1. The overall architecture of web applications are similar to client-server systems in many
aspects, but there is a key difference. In traditional client-server systems, the respective
roles of the clients and servers and their interactions are predefined and static. In web
applications, however, client side programs and contents may be generated dynamically. For
example, a server may return a dynamically generated HTML file that contains dynamically
between the client and server depend on the previous inputs.
2. For traditional programs, correctness and efficiency are usually the most important quality
factors. For web applications, other quality features can often be more important and yet
we have few techniques for supporting them. For example, compatibility and interoperability
are urgent and cause problems that are more serious than with traditional programs.
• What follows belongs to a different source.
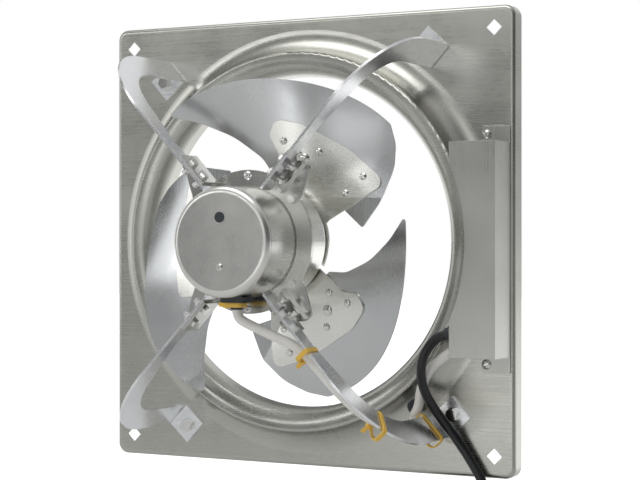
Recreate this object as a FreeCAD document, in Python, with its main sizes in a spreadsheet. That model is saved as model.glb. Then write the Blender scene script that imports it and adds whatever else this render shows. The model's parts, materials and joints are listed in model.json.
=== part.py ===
"""Square panel exhaust fan: a pressed mounting plate with a bell ring, four hook stays that carry
the motor in front of it, a three-blade impeller, a terminal box and a power cord.

Frame: X right, Z up, +Y into the wall (the way the air goes). The origin is the centre of the
mounting holes on the wall plane, and every part in front of the wall has a negative Y.
"""
import FreeCAD, Part
import Sketcher
import math
import os

V = FreeCAD.Vector
doc = FreeCAD.newDocument("exhaust_hood_fan")

# ---------------------------------------------------------------- driving dimensions, millimetres
SIZES = {
    # mounting plate and bell ring
    "plate_side": 406, "plate_depth": 16, "plate_sheet": 1.2, "plate_corner": 10, "plate_bend": 4,
    "hole_pitch": 368, "hole_side": 10,
    "throat_radius": 149.5, "crest_radius": 170, "crest_front": 42, "crest_roll": 17.8,
    "crest_edge": 2.5, "skirt_fillet": 22, "throat_rear": 12, "plate_opening": 193.5,
    "lead_hole": 5, "lead_hole_x": 112.5, "lead_hole_z": -143.5,
    # stays
    "stay_sheet": 2.3, "stay_offset": 9.7, "stay_skew": 2.45, "stay_foot": 197, "stay_back": 222,
    "stay_front": 147.4, "stay_inner_end": 50, "stay_bend": 75, "stay_inner_bend": 47,
    "tab_length": 27, "tab_bolt": 16.5, "foot_hole": 3.3, "stay_hole": 2.8,
    "stay_bolt_near": 65, "stay_bolt_far": 80, "stay_bolt_front": 134.5,
    # motor bracket
    "bracket_inner": 47.5, "bracket_outer": 61.5, "bracket_sheet": 2.2, "bracket_front": 118.8,
    "upstand_depth": 24, "rib_depth": 6.5,
    "lug_tip": 87, "flange_bolt_circle": 56.5, "flange_bolt_angle": 39.8, "flange_hole": 2.3,
    # motor
    "cup_radius": 46.5, "cup_front": 166, "cup_round": 6, "cover_sheet": 1.5, "flange_radius": 61,
    "flange_face": 115, "rear_radius": 50, "rear_back": 66, "shaft_radius": 5,
    "bearing_outer": 13, "bearing_width": 8, "front_bearing": 164.2, "rear_bearing": 75.7,
    "stator_radius": 44.7, "stator_bore": 27.9, "stator_front": 151, "stator_length": 36,
    "rotor_radius": 27.5, "plug_height": 20.5, "screw_height": -21,
    # impeller
    "tip_radius": 142, "blade_sheet": 1.2, "spider_sheet": 1.6, "spider_plane": 61,
    "twist_start": 38, "twist_end": 150, "blade_pitch": 27, "blade_lean": 17, "blade_camber": 11,
    "slab_half": 125, "leading_round": 2.5, "trailing_round": 7, "relief_left": 3.5,
    "hub_radius": 12, "hub_flange": 24, "notch_radius": 49,
    # terminal box
    "box_left": 158, "box_right": 199.6, "box_bottom": -98, "box_top": 85, "box_depth": 38,
    "box_sheet": 1.0, "box_notch": 172, "shelf_left": 174.5, "shelf_width": 20, "shelf_front": 27,
    "box_tab": 14, "box_tab_width": 25, "shelf_sheet": 1.2, "shelf_bottom": -94.5, "shelf_length": 178,
    "box_screw_x": 178, "box_screw_top": 92, "box_screw_low": -105, "box_screw_hole": 2.2,
    # cord
    "cord_diameter": 8.2, "sleeve_diameter": 8.4,
}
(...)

Traditional programs are usually developed for a certain predefined, well understood environment,
with very few conflicts and changes. Web applications often are affected by factors
that may cause incompatibility and interoperability issues. For example, server components
can be distributed to different operating systems, such as UNIX, Linux, Windows, MacOS,
and AIX, each of which has multiple versions, and run with different web server packages,
including IIS from Microsoft, Apache, WebLogic from IBM and others. The situation is
even more complex on the client side, with different versions of web browsers running under
a variety of operating systems. Clients may also use different connection approaches, such as
dial-up modems, direct internet access or wireless, and may also use different ISP providers.
All of this heterogeneity makes it harder to produce web application components that are
compatible with one another and that inter-operate easily and correctly.